**What you will do**: Without altering anything, output the material below.

**Raw data**:
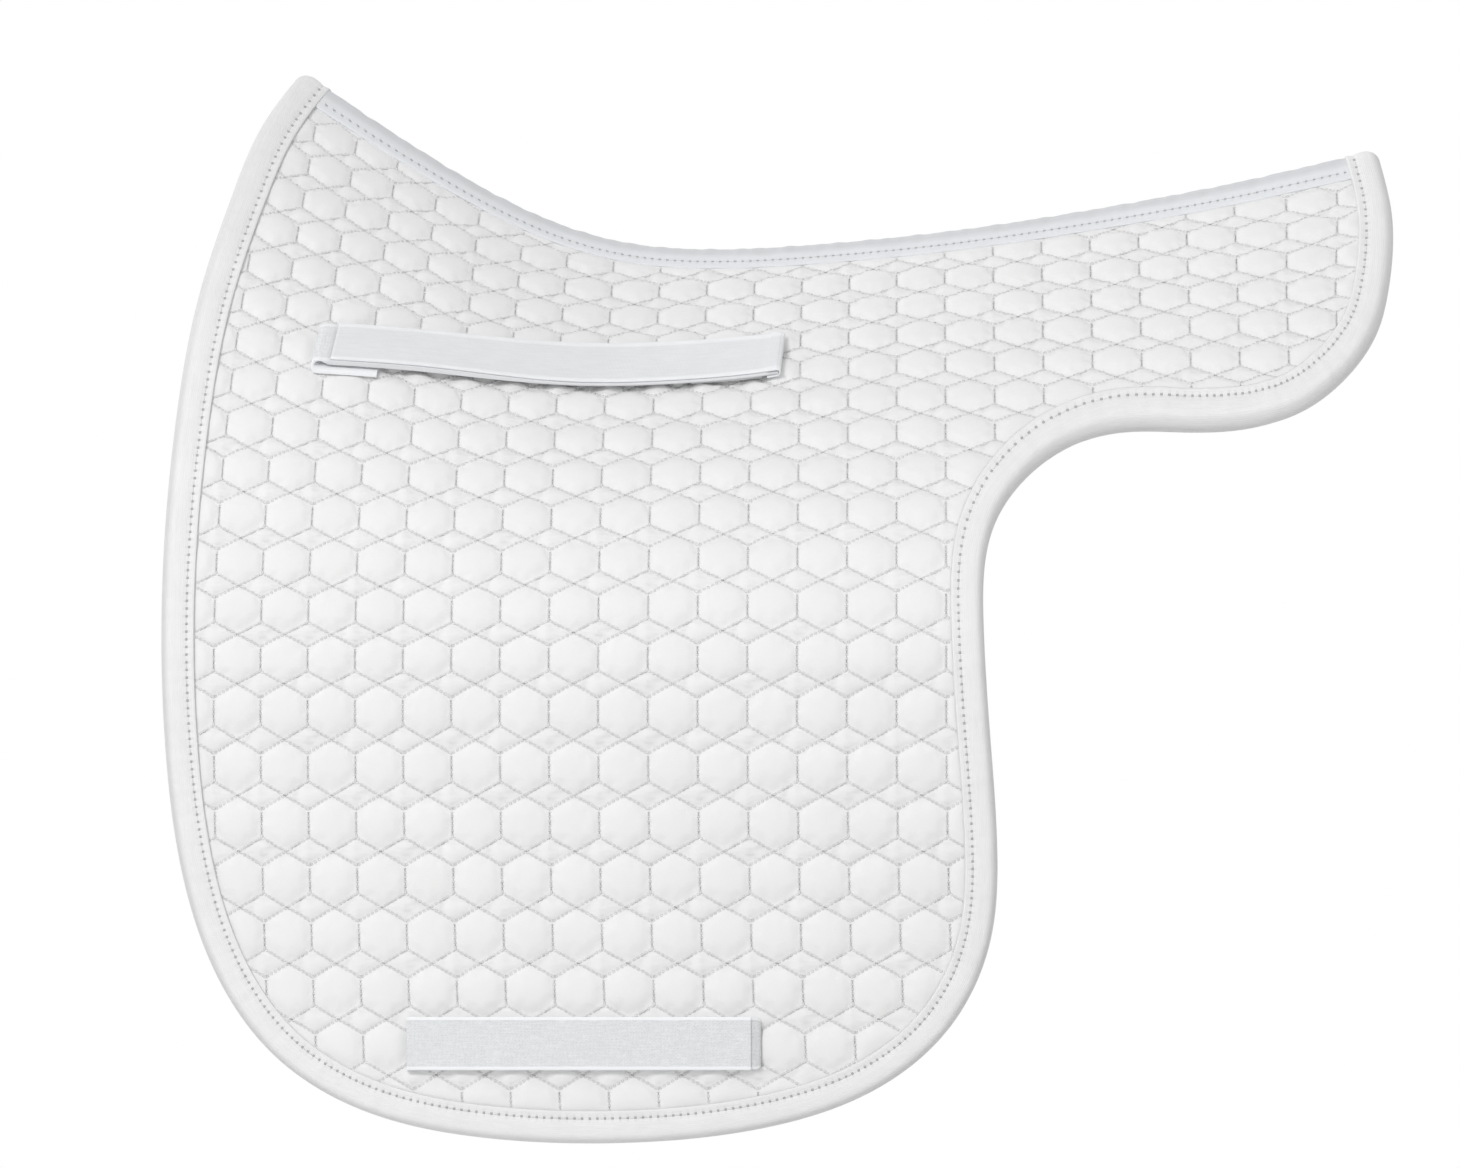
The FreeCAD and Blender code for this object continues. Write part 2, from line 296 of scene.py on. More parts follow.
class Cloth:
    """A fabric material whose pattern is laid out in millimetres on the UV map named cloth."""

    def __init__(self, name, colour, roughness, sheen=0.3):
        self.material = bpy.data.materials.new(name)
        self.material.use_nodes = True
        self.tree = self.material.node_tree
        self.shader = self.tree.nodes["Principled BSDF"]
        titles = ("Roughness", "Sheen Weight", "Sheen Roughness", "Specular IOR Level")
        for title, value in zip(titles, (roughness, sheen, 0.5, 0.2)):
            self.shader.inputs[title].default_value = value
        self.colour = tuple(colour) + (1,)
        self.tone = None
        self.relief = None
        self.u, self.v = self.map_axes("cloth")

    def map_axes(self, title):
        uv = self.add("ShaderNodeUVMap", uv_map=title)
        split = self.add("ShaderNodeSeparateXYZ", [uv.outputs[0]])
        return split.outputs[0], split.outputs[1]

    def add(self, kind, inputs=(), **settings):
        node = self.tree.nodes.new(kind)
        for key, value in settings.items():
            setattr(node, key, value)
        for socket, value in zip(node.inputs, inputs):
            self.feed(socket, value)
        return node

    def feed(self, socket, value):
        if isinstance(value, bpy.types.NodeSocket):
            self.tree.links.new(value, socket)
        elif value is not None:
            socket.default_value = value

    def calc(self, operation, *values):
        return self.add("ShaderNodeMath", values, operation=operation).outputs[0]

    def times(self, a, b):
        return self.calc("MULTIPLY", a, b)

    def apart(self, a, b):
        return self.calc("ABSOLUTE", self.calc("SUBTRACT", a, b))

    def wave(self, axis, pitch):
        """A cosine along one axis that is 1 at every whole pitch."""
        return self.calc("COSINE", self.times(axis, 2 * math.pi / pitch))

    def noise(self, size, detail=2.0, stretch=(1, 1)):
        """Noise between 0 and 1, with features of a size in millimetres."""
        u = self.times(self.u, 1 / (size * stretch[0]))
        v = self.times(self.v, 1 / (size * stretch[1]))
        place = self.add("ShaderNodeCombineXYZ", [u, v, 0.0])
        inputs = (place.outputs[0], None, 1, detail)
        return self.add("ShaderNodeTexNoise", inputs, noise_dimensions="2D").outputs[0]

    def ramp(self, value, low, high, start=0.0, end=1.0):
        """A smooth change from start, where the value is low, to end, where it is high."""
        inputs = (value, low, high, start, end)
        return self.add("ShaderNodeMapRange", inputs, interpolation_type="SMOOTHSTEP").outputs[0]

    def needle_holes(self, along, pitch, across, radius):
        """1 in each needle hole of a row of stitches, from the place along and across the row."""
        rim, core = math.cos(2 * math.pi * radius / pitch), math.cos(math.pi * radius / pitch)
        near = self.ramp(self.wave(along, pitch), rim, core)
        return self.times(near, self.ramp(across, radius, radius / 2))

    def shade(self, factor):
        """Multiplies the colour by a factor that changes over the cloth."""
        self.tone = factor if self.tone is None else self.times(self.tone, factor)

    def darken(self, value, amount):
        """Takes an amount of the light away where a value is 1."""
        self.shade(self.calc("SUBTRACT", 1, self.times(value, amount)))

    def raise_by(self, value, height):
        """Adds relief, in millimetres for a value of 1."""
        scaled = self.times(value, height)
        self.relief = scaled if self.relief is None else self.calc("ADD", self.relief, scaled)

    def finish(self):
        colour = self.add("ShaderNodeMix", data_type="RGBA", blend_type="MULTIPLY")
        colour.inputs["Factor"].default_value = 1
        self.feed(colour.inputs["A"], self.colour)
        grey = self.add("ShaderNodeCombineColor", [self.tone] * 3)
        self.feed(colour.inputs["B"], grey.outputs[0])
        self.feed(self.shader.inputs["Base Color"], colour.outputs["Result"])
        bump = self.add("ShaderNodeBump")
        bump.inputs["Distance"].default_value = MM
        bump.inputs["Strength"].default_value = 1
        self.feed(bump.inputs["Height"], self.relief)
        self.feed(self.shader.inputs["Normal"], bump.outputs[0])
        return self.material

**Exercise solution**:
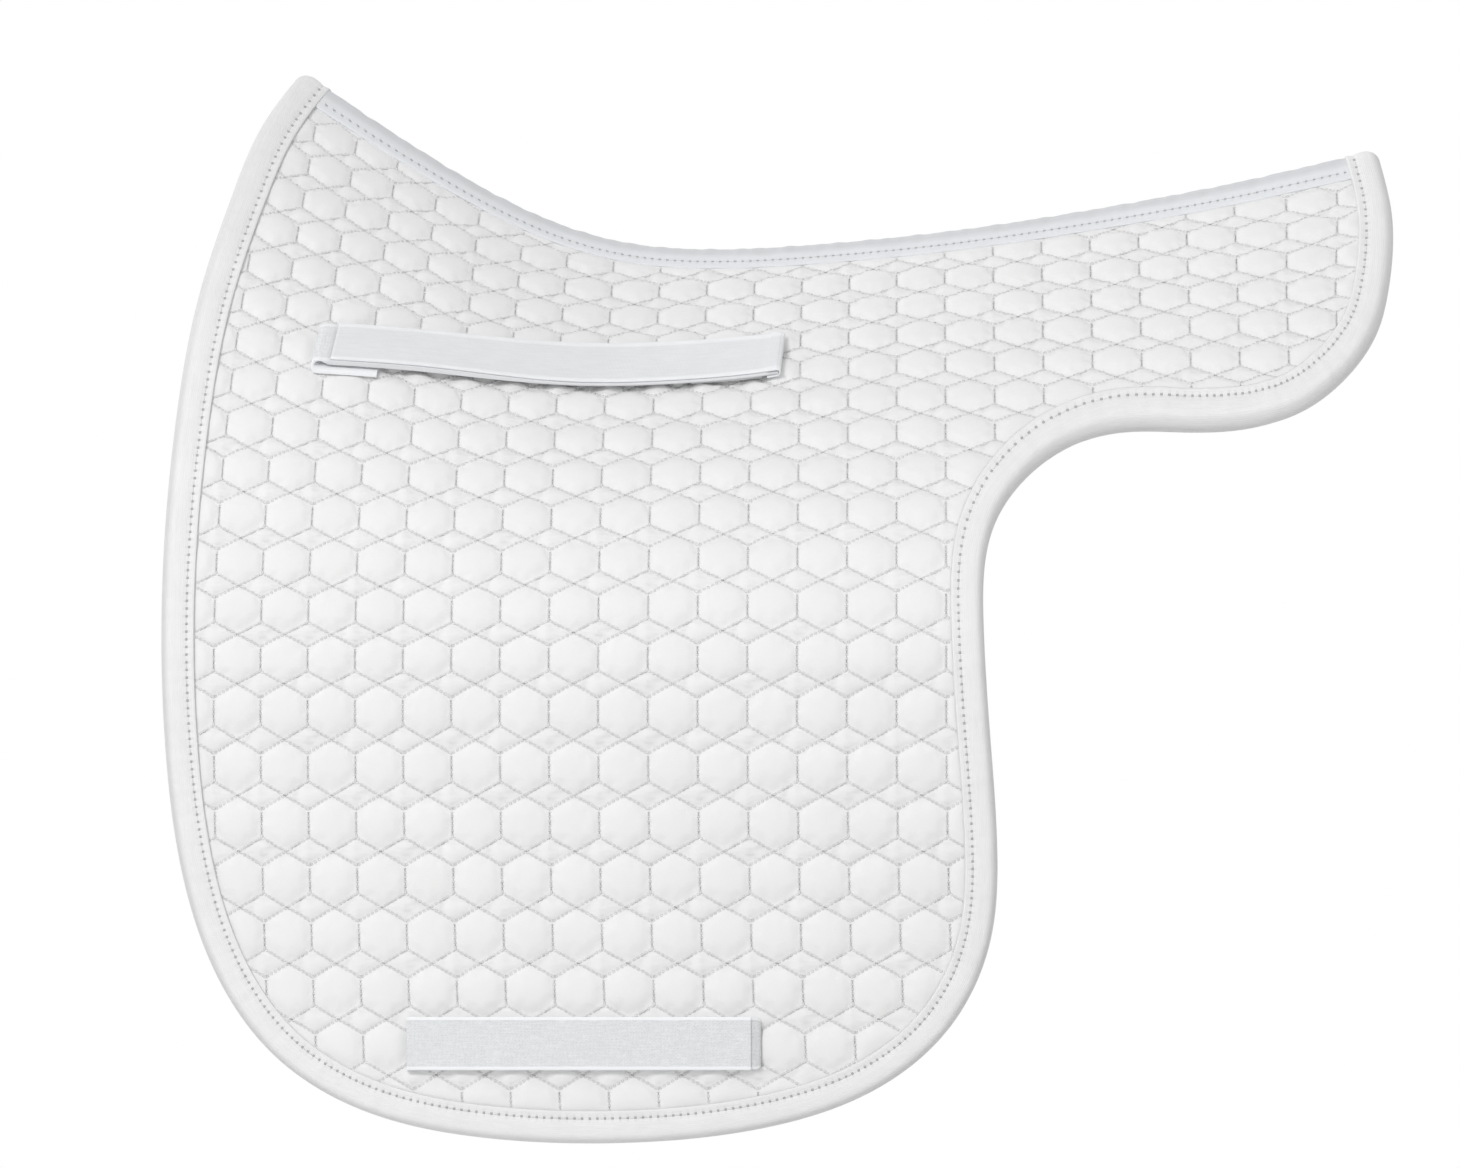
The FreeCAD and Blender code for this object continues. Write part 2, from line 296 of scene.py on. More parts follow.
class Cloth:
    """A fabric material whose pattern is laid out in millimetres on the UV map named cloth."""

    def __init__(self, name, colour, roughness, sheen=0.3):
        self.material = bpy.data.materials.new(name)
        self.material.use_nodes = True
        self.tree = self.material.node_tree
        self.shader = self.tree.nodes["Principled BSDF"]
        titles = ("Roughness", "Sheen Weight", "Sheen Roughness", "Specular IOR Level")
        for title, value in zip(titles, (roughness, sheen, 0.5, 0.2)):
            self.shader.inputs[title].default_value = value
        self.colour = tuple(colour) + (1,)
        self.tone = None
        self.relief = None
        self.u, self.v = self.map_axes("cloth")

    def map_axes(self, title):
        uv = self.add("ShaderNodeUVMap", uv_map=title)
        split = self.add("ShaderNodeSeparateXYZ", [uv.outputs[0]])
        return split.outputs[0], split.outputs[1]

    def add(self, kind, inputs=(), **settings):
        node = self.tree.nodes.new(kind)
        for key, value in settings.items():
            setattr(node, key, value)
        for socket, value in zip(node.inputs, inputs):
            self.feed(socket, value)
        return node

    def feed(self, socket, value):
        if isinstance(value, bpy.types.NodeSocket):
            self.tree.links.new(value, socket)
        elif value is not None:
            socket.default_value = value

    def calc(self, operation, *values):
        return self.add("ShaderNodeMath", values, operation=operation).outputs[0]

    def times(self, a, b):
        return self.calc("MULTIPLY", a, b)

    def apart(self, a, b):
        return self.calc("ABSOLUTE", self.calc("SUBTRACT", a, b))

    def wave(self, axis, pitch):
        """A cosine along one axis that is 1 at every whole pitch."""
        return self.calc("COSINE", self.times(axis, 2 * math.pi / pitch))

    def noise(self, size, detail=2.0, stretch=(1, 1)):
        """Noise between 0 and 1, with features of a size in millimetres."""
        u = self.times(self.u, 1 / (size * stretch[0]))
        v = self.times(self.v, 1 / (size * stretch[1]))
        place = self.add("ShaderNodeCombineXYZ", [u, v, 0.0])
        inputs = (place.outputs[0], None, 1, detail)
        return self.add("ShaderNodeTexNoise", inputs, noise_dimensions="2D").outputs[0]

    def ramp(self, value, low, high, start=0.0, end=1.0):
        """A smooth change from start, where the value is low, to end, where it is high."""
        inputs = (value, low, high, start, end)
        return self.add("ShaderNodeMapRange", inputs, interpolation_type="SMOOTHSTEP").outputs[0]

    def needle_holes(self, along, pitch, across, radius):
        """1 in each needle hole of a row of stitches, from the place along and across the row."""
        rim, core = math.cos(2 * math.pi * radius / pitch), math.cos(math.pi * radius / pitch)
        near = self.ramp(self.wave(along, pitch), rim, core)
        return self.times(near, self.ramp(across, radius, radius / 2))

    def shade(self, factor):
        """Multiplies the colour by a factor that changes over the cloth."""
        self.tone = factor if self.tone is None else self.times(self.tone, factor)

    def darken(self, value, amount):
        """Takes an amount of the light away where a value is 1."""
        self.shade(self.calc("SUBTRACT", 1, self.times(value, amount)))

    def raise_by(self, value, height):
        """Adds relief, in millimetres for a value of 1."""
        scaled = self.times(value, height)
        self.relief = scaled if self.relief is None else self.calc("ADD", self.relief, scaled)

    def finish(self):
        colour = self.add("ShaderNodeMix", data_type="RGBA", blend_type="MULTIPLY")
        colour.inputs["Factor"].default_value = 1
        self.feed(colour.inputs["A"], self.colour)
        grey = self.add("ShaderNodeCombineColor", [self.tone] * 3)
        self.feed(colour.inputs["B"], grey.outputs[0])
        self.feed(self.shader.inputs["Base Color"], colour.outputs["Result"])
        bump = self.add("ShaderNodeBump")
        bump.inputs["Distance"].default_value = MM
        bump.inputs["Strength"].default_value = 1
        self.feed(bump.inputs["Height"], self.relief)
        self.feed(self.shader.inputs["Normal"], bump.outputs[0])
        return self.material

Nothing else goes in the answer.